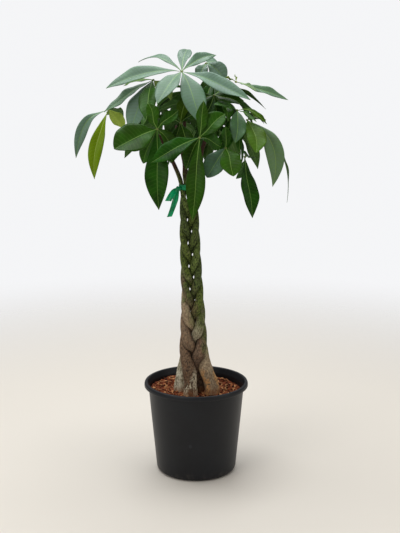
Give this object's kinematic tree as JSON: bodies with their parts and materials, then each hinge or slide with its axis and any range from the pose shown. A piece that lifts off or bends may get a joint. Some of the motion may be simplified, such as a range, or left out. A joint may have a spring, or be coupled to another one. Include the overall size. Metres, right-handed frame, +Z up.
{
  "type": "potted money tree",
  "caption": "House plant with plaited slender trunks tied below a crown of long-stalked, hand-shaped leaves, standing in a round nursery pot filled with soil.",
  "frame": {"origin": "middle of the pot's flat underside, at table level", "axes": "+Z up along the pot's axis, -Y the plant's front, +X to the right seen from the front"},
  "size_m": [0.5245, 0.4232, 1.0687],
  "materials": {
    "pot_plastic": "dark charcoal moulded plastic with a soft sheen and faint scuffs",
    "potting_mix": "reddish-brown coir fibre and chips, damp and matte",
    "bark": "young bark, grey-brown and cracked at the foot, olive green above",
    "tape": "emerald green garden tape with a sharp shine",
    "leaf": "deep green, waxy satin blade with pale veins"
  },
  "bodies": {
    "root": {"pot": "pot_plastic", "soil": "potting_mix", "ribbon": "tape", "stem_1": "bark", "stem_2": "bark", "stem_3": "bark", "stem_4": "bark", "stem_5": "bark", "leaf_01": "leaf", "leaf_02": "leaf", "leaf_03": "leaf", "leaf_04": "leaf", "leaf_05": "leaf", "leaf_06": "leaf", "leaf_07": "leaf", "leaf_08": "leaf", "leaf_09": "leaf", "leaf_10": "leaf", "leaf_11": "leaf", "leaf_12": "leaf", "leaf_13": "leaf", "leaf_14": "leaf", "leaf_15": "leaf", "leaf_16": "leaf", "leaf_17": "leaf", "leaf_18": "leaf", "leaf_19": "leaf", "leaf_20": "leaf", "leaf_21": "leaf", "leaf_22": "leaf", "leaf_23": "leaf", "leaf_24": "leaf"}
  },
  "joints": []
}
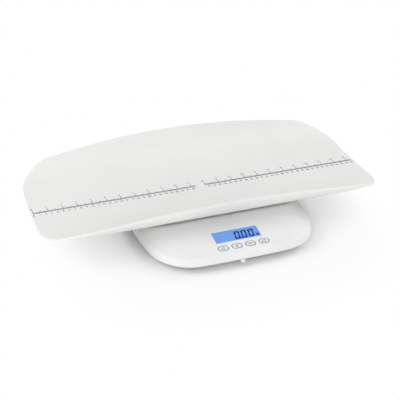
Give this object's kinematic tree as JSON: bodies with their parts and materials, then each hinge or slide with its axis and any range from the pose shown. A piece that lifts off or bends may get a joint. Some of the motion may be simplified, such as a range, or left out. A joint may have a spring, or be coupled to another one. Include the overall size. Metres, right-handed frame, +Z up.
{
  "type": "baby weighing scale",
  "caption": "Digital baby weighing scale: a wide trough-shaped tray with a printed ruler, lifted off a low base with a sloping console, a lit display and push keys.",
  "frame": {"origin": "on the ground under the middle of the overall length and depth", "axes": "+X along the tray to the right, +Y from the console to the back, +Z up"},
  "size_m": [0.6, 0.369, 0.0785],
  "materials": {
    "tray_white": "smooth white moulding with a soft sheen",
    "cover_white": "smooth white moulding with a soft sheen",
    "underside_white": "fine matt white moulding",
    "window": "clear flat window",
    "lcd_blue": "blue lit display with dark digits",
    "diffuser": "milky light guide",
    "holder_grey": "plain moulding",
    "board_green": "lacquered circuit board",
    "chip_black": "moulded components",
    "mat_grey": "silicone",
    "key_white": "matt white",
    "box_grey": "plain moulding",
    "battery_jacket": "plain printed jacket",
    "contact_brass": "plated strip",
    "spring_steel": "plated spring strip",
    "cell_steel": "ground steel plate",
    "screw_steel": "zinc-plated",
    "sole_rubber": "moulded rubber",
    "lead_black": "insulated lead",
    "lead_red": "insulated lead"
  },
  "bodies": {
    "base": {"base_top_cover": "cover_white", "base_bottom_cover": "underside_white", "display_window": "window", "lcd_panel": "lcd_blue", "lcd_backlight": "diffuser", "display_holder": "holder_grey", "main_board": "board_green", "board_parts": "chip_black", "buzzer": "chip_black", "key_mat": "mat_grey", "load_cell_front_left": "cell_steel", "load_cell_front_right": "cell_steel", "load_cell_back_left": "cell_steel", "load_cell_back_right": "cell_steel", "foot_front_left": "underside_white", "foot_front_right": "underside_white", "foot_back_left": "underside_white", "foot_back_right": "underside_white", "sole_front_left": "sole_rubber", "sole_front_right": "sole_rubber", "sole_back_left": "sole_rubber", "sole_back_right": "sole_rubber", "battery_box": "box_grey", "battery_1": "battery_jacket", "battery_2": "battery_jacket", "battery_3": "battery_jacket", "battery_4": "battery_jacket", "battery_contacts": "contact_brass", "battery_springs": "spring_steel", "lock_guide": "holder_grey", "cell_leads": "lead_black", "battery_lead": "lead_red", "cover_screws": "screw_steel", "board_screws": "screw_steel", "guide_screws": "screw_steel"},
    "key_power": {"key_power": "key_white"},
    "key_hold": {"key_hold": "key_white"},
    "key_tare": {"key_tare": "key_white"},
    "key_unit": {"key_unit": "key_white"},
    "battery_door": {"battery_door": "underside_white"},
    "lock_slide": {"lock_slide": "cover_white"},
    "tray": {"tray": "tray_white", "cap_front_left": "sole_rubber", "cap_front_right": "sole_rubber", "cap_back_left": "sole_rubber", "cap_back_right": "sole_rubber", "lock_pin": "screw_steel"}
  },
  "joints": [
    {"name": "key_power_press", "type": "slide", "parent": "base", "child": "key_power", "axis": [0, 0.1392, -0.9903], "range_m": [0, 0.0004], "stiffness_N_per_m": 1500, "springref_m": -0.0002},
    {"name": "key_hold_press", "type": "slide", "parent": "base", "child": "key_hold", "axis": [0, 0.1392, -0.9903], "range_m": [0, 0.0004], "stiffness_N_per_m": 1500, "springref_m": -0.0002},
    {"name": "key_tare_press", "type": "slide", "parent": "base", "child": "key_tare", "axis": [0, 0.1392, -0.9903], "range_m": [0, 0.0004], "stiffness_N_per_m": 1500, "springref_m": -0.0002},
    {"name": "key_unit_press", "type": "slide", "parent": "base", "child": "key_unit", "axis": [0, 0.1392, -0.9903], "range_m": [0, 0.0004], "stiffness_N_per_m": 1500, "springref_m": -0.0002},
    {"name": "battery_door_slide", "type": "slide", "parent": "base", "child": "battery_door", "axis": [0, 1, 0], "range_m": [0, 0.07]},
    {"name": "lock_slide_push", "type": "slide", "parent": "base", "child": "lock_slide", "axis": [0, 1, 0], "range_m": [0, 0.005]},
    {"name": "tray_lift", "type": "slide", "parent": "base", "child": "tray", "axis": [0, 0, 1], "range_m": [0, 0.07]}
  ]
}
-------
> _Given task_
Copy all the records above exactly, missing none.

> _Solution_
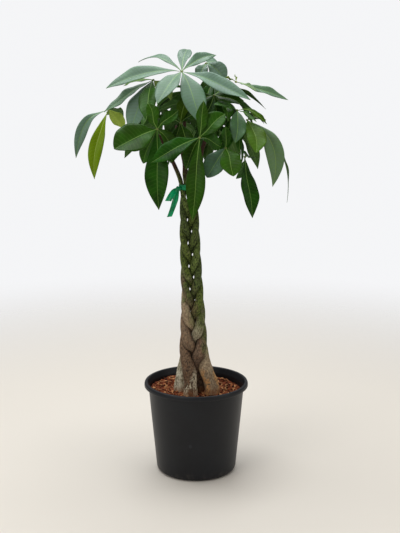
Give this object's kinematic tree as JSON: bodies with their parts and materials, then each hinge or slide with its axis and any range from the pose shown. A piece that lifts off or bends may get a joint. Some of the motion may be simplified, such as a range, or left out. A joint may have a spring, or be coupled to another one. Include the overall size. Metres, right-handed frame, +Z up.
{
  "type": "potted money tree",
  "caption": "House plant with plaited slender trunks tied below a crown of long-stalked, hand-shaped leaves, standing in a round nursery pot filled with soil.",
  "frame": {"origin": "middle of the pot's flat underside, at table level", "axes": "+Z up along the pot's axis, -Y the plant's front, +X to the right seen from the front"},
  "size_m": [0.5245, 0.4232, 1.0687],
  "materials": {
    "pot_plastic": "dark charcoal moulded plastic with a soft sheen and faint scuffs",
    "potting_mix": "reddish-brown coir fibre and chips, damp and matte",
    "bark": "young bark, grey-brown and cracked at the foot, olive green above",
    "tape": "emerald green garden tape with a sharp shine",
    "leaf": "deep green, waxy satin blade with pale veins"
  },
  "bodies": {
    "root": {"pot": "pot_plastic", "soil": "potting_mix", "ribbon": "tape", "stem_1": "bark", "stem_2": "bark", "stem_3": "bark", "stem_4": "bark", "stem_5": "bark", "leaf_01": "leaf", "leaf_02": "leaf", "leaf_03": "leaf", "leaf_04": "leaf", "leaf_05": "leaf", "leaf_06": "leaf", "leaf_07": "leaf", "leaf_08": "leaf", "leaf_09": "leaf", "leaf_10": "leaf", "leaf_11": "leaf", "leaf_12": "leaf", "leaf_13": "leaf", "leaf_14": "leaf", "leaf_15": "leaf", "leaf_16": "leaf", "leaf_17": "leaf", "leaf_18": "leaf", "leaf_19": "leaf", "leaf_20": "leaf", "leaf_21": "leaf", "leaf_22": "leaf", "leaf_23": "leaf", "leaf_24": "leaf"}
  },
  "joints": []
}
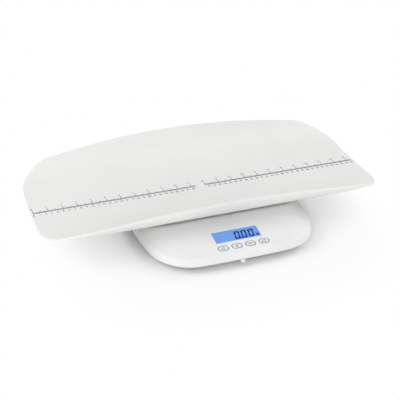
Give this object's kinematic tree as JSON: bodies with their parts and materials, then each hinge or slide with its axis and any range from the pose shown. A piece that lifts off or bends may get a joint. Some of the motion may be simplified, such as a range, or left out. A joint may have a spring, or be coupled to another one. Include the overall size. Metres, right-handed frame, +Z up.
{
  "type": "baby weighing scale",
  "caption": "Digital baby weighing scale: a wide trough-shaped tray with a printed ruler, lifted off a low base with a sloping console, a lit display and push keys.",
  "frame": {"origin": "on the ground under the middle of the overall length and depth", "axes": "+X along the tray to the right, +Y from the console to the back, +Z up"},
  "size_m": [0.6, 0.369, 0.0785],
  "materials": {
    "tray_white": "smooth white moulding with a soft sheen",
    "cover_white": "smooth white moulding with a soft sheen",
    "underside_white": "fine matt white moulding",
    "window": "clear flat window",
    "lcd_blue": "blue lit display with dark digits",
    "diffuser": "milky light guide",
    "holder_grey": "plain moulding",
    "board_green": "lacquered circuit board",
    "chip_black": "moulded components",
    "mat_grey": "silicone",
    "key_white": "matt white",
    "box_grey": "plain moulding",
    "battery_jacket": "plain printed jacket",
    "contact_brass": "plated strip",
    "spring_steel": "plated spring strip",
    "cell_steel": "ground steel plate",
    "screw_steel": "zinc-plated",
    "sole_rubber": "moulded rubber",
    "lead_black": "insulated lead",
    "lead_red": "insulated lead"
  },
  "bodies": {
    "base": {"base_top_cover": "cover_white", "base_bottom_cover": "underside_white", "display_window": "window", "lcd_panel": "lcd_blue", "lcd_backlight": "diffuser", "display_holder": "holder_grey", "main_board": "board_green", "board_parts": "chip_black", "buzzer": "chip_black", "key_mat": "mat_grey", "load_cell_front_left": "cell_steel", "load_cell_front_right": "cell_steel", "load_cell_back_left": "cell_steel", "load_cell_back_right": "cell_steel", "foot_front_left": "underside_white", "foot_front_right": "underside_white", "foot_back_left": "underside_white", "foot_back_right": "underside_white", "sole_front_left": "sole_rubber", "sole_front_right": "sole_rubber", "sole_back_left": "sole_rubber", "sole_back_right": "sole_rubber", "battery_box": "box_grey", "battery_1": "battery_jacket", "battery_2": "battery_jacket", "battery_3": "battery_jacket", "battery_4": "battery_jacket", "battery_contacts": "contact_brass", "battery_springs": "spring_steel", "lock_guide": "holder_grey", "cell_leads": "lead_black", "battery_lead": "lead_red", "cover_screws": "screw_steel", "board_screws": "screw_steel", "guide_screws": "screw_steel"},
    "key_power": {"key_power": "key_white"},
    "key_hold": {"key_hold": "key_white"},
    "key_tare": {"key_tare": "key_white"},
    "key_unit": {"key_unit": "key_white"},
    "battery_door": {"battery_door": "underside_white"},
    "lock_slide": {"lock_slide": "cover_white"},
    "tray": {"tray": "tray_white", "cap_front_left": "sole_rubber", "cap_front_right": "sole_rubber", "cap_back_left": "sole_rubber", "cap_back_right": "sole_rubber", "lock_pin": "screw_steel"}
  },
  "joints": [
    {"name": "key_power_press", "type": "slide", "parent": "base", "child": "key_power", "axis": [0, 0.1392, -0.9903], "range_m": [0, 0.0004], "stiffness_N_per_m": 1500, "springref_m": -0.0002},
    {"name": "key_hold_press", "type": "slide", "parent": "base", "child": "key_hold", "axis": [0, 0.1392, -0.9903], "range_m": [0, 0.0004], "stiffness_N_per_m": 1500, "springref_m": -0.0002},
    {"name": "key_tare_press", "type": "slide", "parent": "base", "child": "key_tare", "axis": [0, 0.1392, -0.9903], "range_m": [0, 0.0004], "stiffness_N_per_m": 1500, "springref_m": -0.0002},
    {"name": "key_unit_press", "type": "slide", "parent": "base", "child": "key_unit", "axis": [0, 0.1392, -0.9903], "range_m": [0, 0.0004], "stiffness_N_per_m": 1500, "springref_m": -0.0002},
    {"name": "battery_door_slide", "type": "slide", "parent": "base", "child": "battery_door", "axis": [0, 1, 0], "range_m": [0, 0.07]},
    {"name": "lock_slide_push", "type": "slide", "parent": "base", "child": "lock_slide", "axis": [0, 1, 0], "range_m": [0, 0.005]},
    {"name": "tray_lift", "type": "slide", "parent": "base", "child": "tray", "axis": [0, 0, 1], "range_m": [0, 0.07]}
  ]
}